**What to do**
Where the word "frame" occurs in a line, return that line.
==========
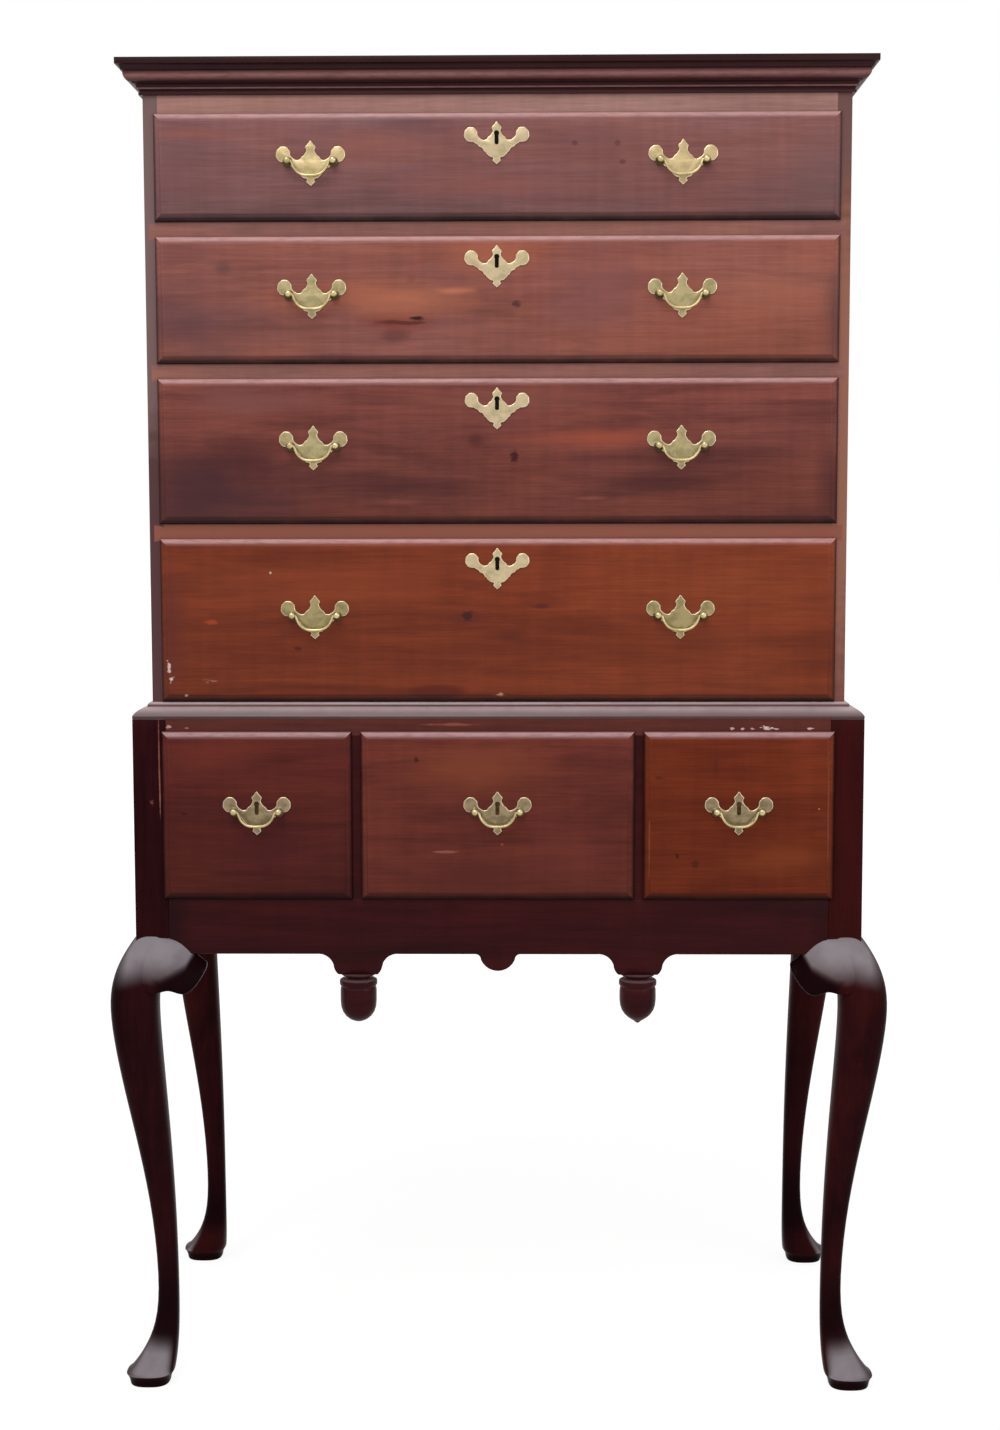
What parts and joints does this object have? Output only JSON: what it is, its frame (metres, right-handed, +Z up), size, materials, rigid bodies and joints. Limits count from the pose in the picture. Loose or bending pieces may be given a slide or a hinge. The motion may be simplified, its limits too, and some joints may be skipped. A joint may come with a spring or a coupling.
{
  "type": "highboy",
  "caption": "Tall wooden chest of lipped drawers on a cabriole-legged base, with a flat moulded top, shaped skirt, turned drops and brass bail pulls.",
  "frame": {"origin": "middle of the bounding box on the floor, under the middle of the base", "axes": "+X to the right seen from the front, +Y from the drawer fronts to the back, +Z up"},
  "size_m": [1.05, 0.592, 1.7825],
  "materials": {
    "case_wood": "old reddish brown varnish on cherry, satin",
    "front_wood": "old reddish brown varnish on cherry, satin",
    "secondary_wood": "bare aged pine",
    "brass": "worn polished brass",
    "lock_steel": "dull dark iron"
  },
  "bodies": {
    "case": {"leg_front_left": "case_wood", "leg_front_right": "case_wood", "leg_back_left": "case_wood", "leg_back_right": "case_wood", "skirt_board": "case_wood", "base_top_rail": "case_wood", "base_side_right": "case_wood", "base_side_left": "case_wood", "base_back_board": "secondary_wood", "base_partitions": "case_wood", "base_runners": "secondary_wood", "base_guides": "secondary_wood", "knee_brackets": "case_wood", "skirt_drops": "case_wood", "waist_moulding": "case_wood", "upper_side_right": "case_wood", "upper_side_left": "case_wood", "upper_top_board": "secondary_wood", "upper_bottom_board": "secondary_wood", "upper_back_boards": "secondary_wood", "frieze_rail": "case_wood", "drawer_dividers": "case_wood", "upper_runners": "secondary_wood", "cornice": "case_wood"},
    "upper_drawer_1": {"upper_drawer_1_front": "front_wood", "upper_drawer_1_box": "secondary_wood", "upper_drawer_1_brasses": "brass"},
    "upper_drawer_1_bolt": {"upper_drawer_1_lock_bolt": "lock_steel"},
    "upper_drawer_1_left_bail": {"upper_drawer_1_bail_left": "brass"},
    "upper_drawer_1_right_bail": {"upper_drawer_1_bail_right": "brass"},
    "upper_drawer_2": {"upper_drawer_2_front": "front_wood", "upper_drawer_2_box": "secondary_wood", "upper_drawer_2_brasses": "brass"},
    "upper_drawer_2_bolt": {"upper_drawer_2_lock_bolt": "lock_steel"},
    "upper_drawer_2_left_bail": {"upper_drawer_2_bail_left": "brass"},
    "upper_drawer_2_right_bail": {"upper_drawer_2_bail_right": "brass"},
    "upper_drawer_3": {"upper_drawer_3_front": "front_wood", "upper_drawer_3_box": "secondary_wood", "upper_drawer_3_brasses": "brass"},
    "upper_drawer_3_bolt": {"upper_drawer_3_lock_bolt": "lock_steel"},
    "upper_drawer_3_left_bail": {"upper_drawer_3_bail_left": "brass"},
    "upper_drawer_3_right_bail": {"upper_drawer_3_bail_right": "brass"},
    "upper_drawer_4": {"upper_drawer_4_front": "front_wood", "upper_drawer_4_box": "secondary_wood", "upper_drawer_4_brasses": "brass"},
    "upper_drawer_4_bolt": {"upper_drawer_4_lock_bolt": "lock_steel"},
    "upper_drawer_4_left_bail": {"upper_drawer_4_bail_left": "brass"},
    "upper_drawer_4_right_bail": {"upper_drawer_4_bail_right": "brass"},
    "base_drawer_left": {"base_drawer_left_front": "front_wood", "base_drawer_left_box": "secondary_wood", "base_drawer_left_brasses": "brass"},
    "base_drawer_left_bail_body": {"base_drawer_left_bail": "brass"},
    "base_drawer_centre": {"base_drawer_centre_front": "front_wood", "base_drawer_centre_box": "secondary_wood", "base_drawer_centre_brasses": "brass"},
    "base_drawer_centre_bail_body": {"base_drawer_centre_bail": "brass"},
    "base_drawer_right": {"base_drawer_right_front": "front_wood", "base_drawer_right_box": "secondary_wood", "base_drawer_right_brasses": "brass"},
    "base_drawer_right_bail_body": {"base_drawer_right_bail": "brass"}
  },
  "joints": [
    {"name": "upper_drawer_1_slide", "type": "slide", "parent": "case", "child": "upper_drawer_1", "axis": [0, -1, 0], "range_m": [0, 0.34]},
    {"name": "upper_drawer_1_bolt_slide", "type": "slide", "parent": "upper_drawer_1", "child": "upper_drawer_1_bolt", "axis": [0, 0, 1], "range_m": [0, 0.008]},
    {"name": "upper_drawer_1_left_bail_hinge", "type": "hinge", "parent": "upper_drawer_1", "child": "upper_drawer_1_left_bail", "pos_m": [-0.244, -0.2548, 1.6522], "axis": [-1, 0, 0], "range_deg": [-12, 165]},
    {"name": "upper_drawer_1_right_bail_hinge", "type": "hinge", "parent": "upper_drawer_1", "child": "upper_drawer_1_right_bail", "pos_m": [0.244, -0.2548, 1.6522], "axis": [-1, 0, 0], "range_deg": [-12, 165]},
    {"name": "upper_drawer_2_slide", "type": "slide", "parent": "case", "child": "upper_drawer_2", "axis": [0, -1, 0], "range_m": [0, 0.34]},
    {"name": "upper_drawer_2_bolt_slide", "type": "slide", "parent": "upper_drawer_2", "child": "upper_drawer_2_bolt", "axis": [0, 0, 1], "range_m": [0, 0.008]},
    {"name": "upper_drawer_2_left_bail_hinge", "type": "hinge", "parent": "upper_drawer_2", "child": "upper_drawer_2_left_bail", "pos_m": [-0.244, -0.2548, 1.48005], "axis": [-1, 0, 0], "range_deg": [-12, 165]},
    {"name": "upper_drawer_2_right_bail_hinge", "type": "hinge", "parent": "upper_drawer_2", "child": "upper_drawer_2_right_bail", "pos_m": [0.244, -0.2548, 1.48005], "axis": [-1, 0, 0], "range_deg": [-12, 165]},
    {"name": "upper_drawer_3_slide", "type": "slide", "parent": "case", "child": "upper_drawer_3", "axis": [0, -1, 0], "range_m": [0, 0.34]},
    {"name": "upper_drawer_3_bolt_slide", "type": "slide", "parent": "upper_drawer_3", "child": "upper_drawer_3_bolt", "axis": [0, 0, 1], "range_m": [0, 0.008]},
    {"name": "upper_drawer_3_left_bail_hinge", "type": "hinge", "parent": "upper_drawer_3", "child": "upper_drawer_3_left_bail", "pos_m": [-0.244, -0.2548, 1.2816], "axis": [-1, 0, 0], "range_deg": [-12, 165]},
    {"name": "upper_drawer_3_right_bail_hinge", "type": "hinge", "parent": "upper_drawer_3", "child": "upper_drawer_3_right_bail", "pos_m": [0.244, -0.2548, 1.2816], "axis": [-1, 0, 0], "range_deg": [-12, 165]},
    {"name": "upper_drawer_4_slide", "type": "slide", "parent": "case", "child": "upper_drawer_4", "axis": [0, -1, 0], "range_m": [0, 0.34]},
    {"name": "upper_drawer_4_bolt_slide", "type": "slide", "parent": "upper_drawer_4", "child": "upper_drawer_4_bolt", "axis": [0, 0, 1], "range_m": [0, 0.008]},
    {"name": "upper_drawer_4_left_bail_hinge", "type": "hinge", "parent": "upper_drawer_4", "child": "upper_drawer_4_left_bail", "pos_m": [-0.244, -0.2548, 1.05685], "axis": [-1, 0, 0], "range_deg": [-12, 165]},
    {"name": "upper_drawer_4_right_bail_hinge", "type": "hinge", "parent": "upper_drawer_4", "child": "upper_drawer_4_right_bail", "pos_m": [0.244, -0.2548, 1.05685], "axis": [-1, 0, 0], "range_deg": [-12, 165]},
    {"name": "base_drawer_left_slide", "type": "slide", "parent": "case", "child": "base_drawer_left", "axis": [0, -1, 0], "range_m": [0, 0.34]},
    {"name": "base_drawer_left_bail_body_hinge", "type": "hinge", "parent": "base_drawer_left", "child": "base_drawer_left_bail_body", "pos_m": [-0.322, -0.2788, 0.7959], "axis": [-1, 0, 0], "range_deg": [-12, 165]},
    {"name": "base_drawer_centre_slide", "type": "slide", "parent": "case", "child": "base_drawer_centre", "axis": [0, -1, 0], "range_m": [0, 0.34]},
    {"name": "base_drawer_centre_bail_body_hinge", "type": "hinge", "parent": "base_drawer_centre", "child": "base_drawer_centre_bail_body", "pos_m": [0, -0.2788, 0.7959], "axis": [-1, 0, 0], "range_deg": [-12, 165]},
    {"name": "base_drawer_right_slide", "type": "slide", "parent": "case", "child": "base_drawer_right", "axis": [0, -1, 0], "range_m": [0, 0.34]},
    {"name": "base_drawer_right_bail_body_hinge", "type": "hinge", "parent": "base_drawer_right", "child": "base_drawer_right_bail_body", "pos_m": [0.322, -0.2788, 0.7959], "axis": [-1, 0, 0], "range_deg": [-12, 165]}
  ]
}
==========
**Answer to the task**
What parts and joints does this object have? Output only JSON: what it is, its frame (metres, right-handed, +Z up), size, materials, rigid bodies and joints. Limits count from the pose in the picture. Loose or bending pieces may be given a slide or a hinge. The motion may be simplified, its limits too, and some joints may be skipped. A joint may come with a spring or a coupling.
  "frame": {"origin": "middle of the bounding box on the floor, under the middle of the base", "axes": "+X to the right seen from the front, +Y from the drawer fronts to the back, +Z up"},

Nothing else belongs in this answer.